The Hungry Tide tells a very contemporary story of adventure and unlikely love, identity and history, set in one of the most fascinating regions on the earth. Off the easternmost coast of India, in the Bay of Bengal, lies the immense labyrinth of tiny islands known as the Sundarbans. For settlers here, life is extremely precarious. Attacks by deadly tigers are common. Unrest and eviction are constant threats. Without warning, at any time, tidal floods rise and surge over the land, leaving devastation in their wake. In this place of vengeful beauty, the lives of three people from different worlds collide. Piyali Roy is a young marine biologist, of Indian descent but stubbornly American, in search of a rare, endangered river dolphin, Orcaella brevirostris. Her journey begins with a disaster, when she is thrown from a boat into crocodile-infested waters. Rescue comes in the form of a young, illiterate fisherman, Fokir. Although they have no language between them, Piya and Fokir are powerfully drawn to each other, sharing an uncanny instinct for the ways of the sea. Piya engages Fokir to help with her research and finds a translator in Kanai Dutt, a businessman from Delhi whose idealistic aunt and uncle are longtime settlers in the Sundarbans. As the three of them launch into the elaborate backwaters, they are drawn unawares into the hidden undercurrents of this isolated world, where political turmoil exacts a personal toll that is every bit as powerful as the ravaging tide. Already an international success, The Hungry Tide is a prophetic novel of remarkable insight, beauty, and humanity.
The Morichjhanpi massacre incident of 1978-79, when government of West Bengal forcibly evicted thousands of Bengali refugees who had settled on the island, forms a background for some parts of the novel. The novel explores topics like humanism and environmentalism, especially when they come into a conflict of interest with each other.

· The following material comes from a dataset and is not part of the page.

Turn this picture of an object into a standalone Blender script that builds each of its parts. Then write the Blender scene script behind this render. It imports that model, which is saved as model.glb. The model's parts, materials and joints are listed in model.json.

Amitav Ghosh is a writer of Postmodern fiction. His stories travel throughout time and space, creating an account that has an asymmetrical flow. In The Hungry Tide, he shuttles between the Morichjhanpi incident from Nirmal's point of view, and the present day travels of Piya Roy, Kanai and Fokir. This time-travel is vital to the story and created an intricate of sub-topics and plots. Another trait of Ghosh that is continued in The Hungry Tide is the scrupulous research that allows a mixture of fiction and fact to the extent that they stand undifferentiated. Touching upon various topics from refugees, freedom and war, to life in the Sundarbans, the absence of language in communication, development, women trafficking and much more, he takes the reader through a whirlwind of events and emotions. He includes the myths of the people who are living in the Sundarbans to explain the nature of living in a country whose shape is determined by tide and weather. The myths are often presented like songs or with rhymes. This style creates different languages for nature, myth and people.